Character customisation is almost a game unto itself, allowing you to create avatars that range from the exquisitely cool to the fantastically dumb. Over the course of the game I’ve played as a superhero cheerleader in a fetching red and yellow outfit complete with face mask, an Italian-American Jersey Shore rip-off, a grotesquely overweight naked Latino woman with shiny metallic skin and purple hair and a suave business woman in a suit.
All of these looks (and many more) are achievable by visiting one of the numerous clothe stores and/or surgeons around the city. I spent at least 45 minutes making my initial character, it could have been more but I actually had to review the rest of this thing.

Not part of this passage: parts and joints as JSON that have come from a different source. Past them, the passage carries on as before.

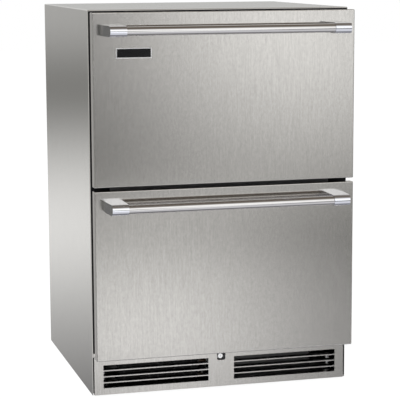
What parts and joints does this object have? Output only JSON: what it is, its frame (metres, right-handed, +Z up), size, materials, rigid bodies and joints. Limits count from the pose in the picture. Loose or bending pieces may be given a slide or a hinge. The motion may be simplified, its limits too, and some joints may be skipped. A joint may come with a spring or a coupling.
{
  "type": "drawer freezer",
  "caption": "Undercounter freezer with stacked stainless drawers on telescopic slides, tubular handles, a louvred toe grille with a key lock, and its refrigeration parts inside.",
  "frame": {"origin": "on the floor, under the middle of the box that holds the cabinet, the handles and the rear cover", "axes": "+X to the right seen from the front, +Y from the front to the back, +Z up"},
  "size_m": [0.606, 0.671, 0.874],
  "materials": {
    "stainless_brushed": "brushed stainless sheet with a vertical grain",
    "liner_steel": "fine-brushed stainless sheet",
    "handle_steel": "satin stainless tube",
    "bracket_chrome": "polished chrome",
    "lock_chrome": "polished chrome",
    "plate_black": "black enamel field in a bright rim",
    "gasket_black": "matte black",
    "panel_dark": "matte moulded plastic",
    "mullion_gray": "satin gray paint",
    "foam": "rigid insulating foam",
    "galvanised": "galvanised sheet",
    "slide_zinc": "bright zinc plate",
    "fastener_steel": "zinc-plated steel",
    "leg_steel": "zinc-plated steel",
    "compressor_paint": "semi-gloss black paint",
    "grommet_rubber": "matte black",
    "coil_metal": "mill-finish fins on tube",
    "copper": "bare copper",
    "fan_plastic": "moulded plastic",
    "motor_steel": "steel can",
    "pan_plastic": "moulded plastic",
    "lamp_diffuser": "frosted diffuser"
  },
  "bodies": {
    "cabinet": {"back_panel": "galvanised", "base_pan": "compressor_paint", "cabinet_liner": "liner_steel", "cabinet_wrapper": "stainless_brushed", "center_mullion": "mullion_gray", "compressor": "compressor_paint", "compressor_grommets": "grommet_rubber", "condenser_coil": "compressor_paint", "condenser_fan_motor": "motor_steel", "condenser_fan_shroud": "galvanised", "control_box": "compressor_paint", "cover_screws": "fastener_steel", "display_module": "pan_plastic", "drain_tube": "pan_plastic", "evaporation_pan": "pan_plastic", "evaporator_coil": "coil_metal", "evaporator_cover": "liner_steel", "evaporator_fan_motor": "motor_steel", "face_frame": "panel_dark", "filter_drier": "copper", "foam_insulation": "foam", "light_strips": "lamp_diffuser", "lock_keeper": "galvanised", "lower_slide_channels": "slide_zinc", "machine_cover_rear": "galvanised", "machine_deck": "galvanised", "power_inlet": "pan_plastic", "refrigerant_lines": "copper", "toe_grille": "stainless_brushed", "upper_slide_channels": "slide_zinc"},
    "upper_drawer": {"upper_front_skin": "stainless_brushed", "upper_front_panel": "panel_dark", "upper_gasket": "gasket_black", "upper_handle_bar": "handle_steel", "upper_handle_bracket_left": "bracket_chrome", "upper_handle_bracket_right": "bracket_chrome", "upper_handle_screws": "fastener_steel", "upper_bin": "liner_steel", "upper_slide_rails": "slide_zinc", "name_plate": "plate_black"},
    "lower_drawer": {"lower_front_skin": "stainless_brushed", "lower_front_panel": "panel_dark", "lower_gasket": "gasket_black", "lower_handle_bar": "handle_steel", "lower_handle_bracket_left": "bracket_chrome", "lower_handle_bracket_right": "bracket_chrome", "lower_handle_screws": "fastener_steel", "lower_bin": "liner_steel", "lower_slide_rails": "slide_zinc", "lock_bracket": "galvanised"},
    "upper_slide_middle": {"upper_slide_intermediates": "slide_zinc"},
    "lower_slide_middle": {"lower_slide_intermediates": "slide_zinc"},
    "lock": {"lock_cylinder": "lock_chrome", "lock_cam": "fastener_steel"},
    "condenser_fan_wheel": {"condenser_fan": "fan_plastic"},
    "evaporator_fan_wheel": {"evaporator_fan": "fan_plastic"},
    "leg_front_left": {"leveling_leg_front_left": "leg_steel"},
    "leg_front_right": {"leveling_leg_front_right": "leg_steel"},
    "leg_rear_left": {"leveling_leg_rear_left": "leg_steel"},
    "leg_rear_right": {"leveling_leg_rear_right": "leg_steel"}
  },
  "joints": [
    {"name": "upper_drawer_slide", "type": "slide", "parent": "cabinet", "child": "upper_drawer", "axis": [0, -1, 0], "range_m": [0, 0.43]},
    {"name": "lower_drawer_slide", "type": "slide", "parent": "cabinet", "child": "lower_drawer", "axis": [0, -1, 0], "range_m": [0, 0.31]},
    {"name": "upper_middle_slide", "type": "slide", "parent": "cabinet", "child": "upper_slide_middle", "axis": [0, -1, 0], "range_m": [0, 0.215]},
    {"name": "lower_middle_slide", "type": "slide", "parent": "cabinet", "child": "lower_slide_middle", "axis": [0, -1, 0], "range_m": [0, 0.155]},
    {"name": "lock_turn", "type": "hinge", "parent": "lower_drawer", "child": "lock", "pos_m": [0, -0.2195, 0.074], "axis": [0, 1, 0], "range_deg": [0, 90]},
    {"name": "condenser_fan_spin", "type": "hinge", "parent": "cabinet", "child": "condenser_fan_wheel", "pos_m": [-0.15, 0.17645, 0.1085], "axis": [0, 1, 0], "continuous": true},
    {"name": "evaporator_fan_spin", "type": "hinge", "parent": "cabinet", "child": "evaporator_fan_wheel", "pos_m": [0, 0.13902, 0.416], "axis": [0, 1, 0], "continuous": true},
    {"name": "leg_front_left_extend", "type": "slide", "parent": "cabinet", "child": "leg_front_left", "axis": [0, 0, -1], "range_m": [0, 0.025]},
    {"name": "leg_front_right_extend", "type": "slide", "parent": "cabinet", "child": "leg_front_right", "axis": [0, 0, -1], "range_m": [0, 0.025]},
    {"name": "leg_rear_left_extend", "type": "slide", "parent": "cabinet", "child": "leg_rear_left", "axis": [0, 0, -1], "range_m": [0, 0.025]},
    {"name": "leg_rear_right_extend", "type": "slide", "parent": "cabinet", "child": "leg_rear_right", "axis": [0, 0, -1], "range_m": [0, 0.025]}
  ],
  "couplings": [
    {"joint": "upper_middle_slide", "follows": "upper_drawer_slide", "ratio": 0.5},
    {"joint": "lower_middle_slide", "follows": "lower_drawer_slide", "ratio": 0.5}
  ]
}
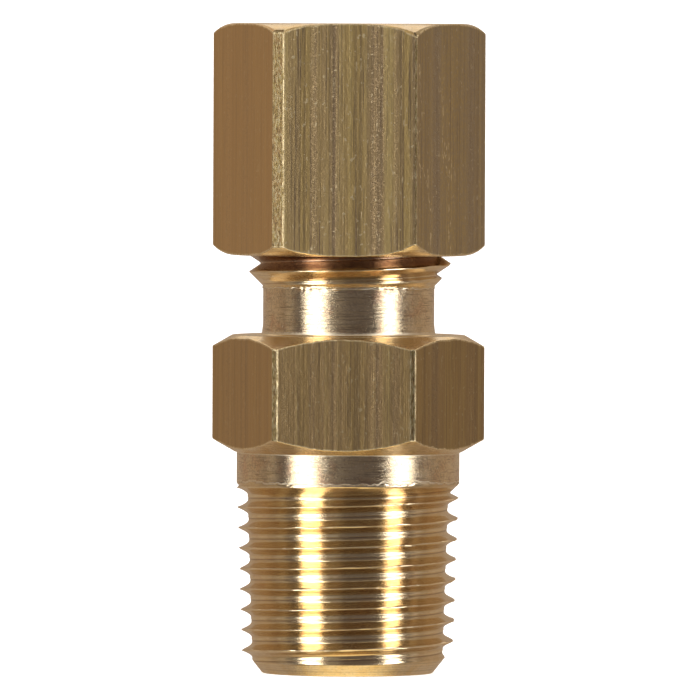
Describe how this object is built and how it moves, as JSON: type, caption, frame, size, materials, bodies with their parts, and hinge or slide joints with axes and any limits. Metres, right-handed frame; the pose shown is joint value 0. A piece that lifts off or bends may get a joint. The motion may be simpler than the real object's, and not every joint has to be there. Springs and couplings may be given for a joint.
{
  "type": "compression fitting",
  "caption": "Brass tube-to-pipe compression fitting: hex nut over a ferrule on a hex body with a taper pipe thread.",
  "frame": {"origin": "centre of the pipe end's flat face, on the fitting's axis; the fitting stands on this face", "axes": "+Z along the axis, from the pipe thread to the compression nut; -Y is the outward normal of one flat of the body's hex"},
  "size_m": [0.0126, 0.0112, 0.03],
  "materials": {
    "body_brass": "drawn hex flats, turned neck, collar and threads",
    "nut_brass": "drawn hex flats with turned chamfers",
    "ferrule_brass": "turned"
  },
  "bodies": {
    "connector": {"connector_body": "body_brass"},
    "sleeve": {"ferrule": "ferrule_brass"},
    "nut": {"compression_nut": "nut_brass"}
  },
  "joints": [
    {"name": "ferrule_slide", "type": "slide", "parent": "connector", "child": "sleeve", "axis": [0, 0, 1], "range_m": [-0.00118, 0.00424]},
    {"name": "nut_turn", "type": "hinge", "parent": "sleeve", "child": "nut", "pos_m": [0, 0, 0.02462], "axis": [0, 0, 1], "range_deg": [-450, 1620]}
  ],
  "couplings": [
    {"joint": "ferrule_slide", "follows": "nut_turn", "m_per_rad": 0.00014972}
  ]
}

If you were ever in doubt as to focus of The Third, both male and female characters have an attractiveness sliding in the creation menus – for men this equates to the size of their penis, for women the breasts.
Outside of the main game there’s ‘Whored Mode’, The Third’s wave-based Horde Mode imitator that replaces Lancers with dildos, Shotguns with dildos and body armour with dild… I mean gimp suits. Yes, you’re actually fighting whores. Whores with sniper rifles, zombie whores, rollerblading whores, giant whores and, of course, whores with dildos.
However, its individual elements are not perfect. The radio (especially the adverts and talk radio) is not as clever as that in Grand Theft Auto, gunplay is a little dodgy when faced with multiple opponents and, despite the quality of the dialogue, some of the voice acting could be better.
None of those issues prevent Saints Row The Third from being incredibly enjoyable, though. Viewed as either a work of satire or a work of sheer dumb, frat-boy humour it works and it works with a surprising degree of clarity and finesse.
Any game that lets you play as an obese woman with metallic skin, purple Mohawk, pink thong, no top and a love for streaking and slapping guys around the face with a giant purple dildo bat is okay in my book. If intelligence is cyclical then Saints Row The Third is so dumb that it’s smart.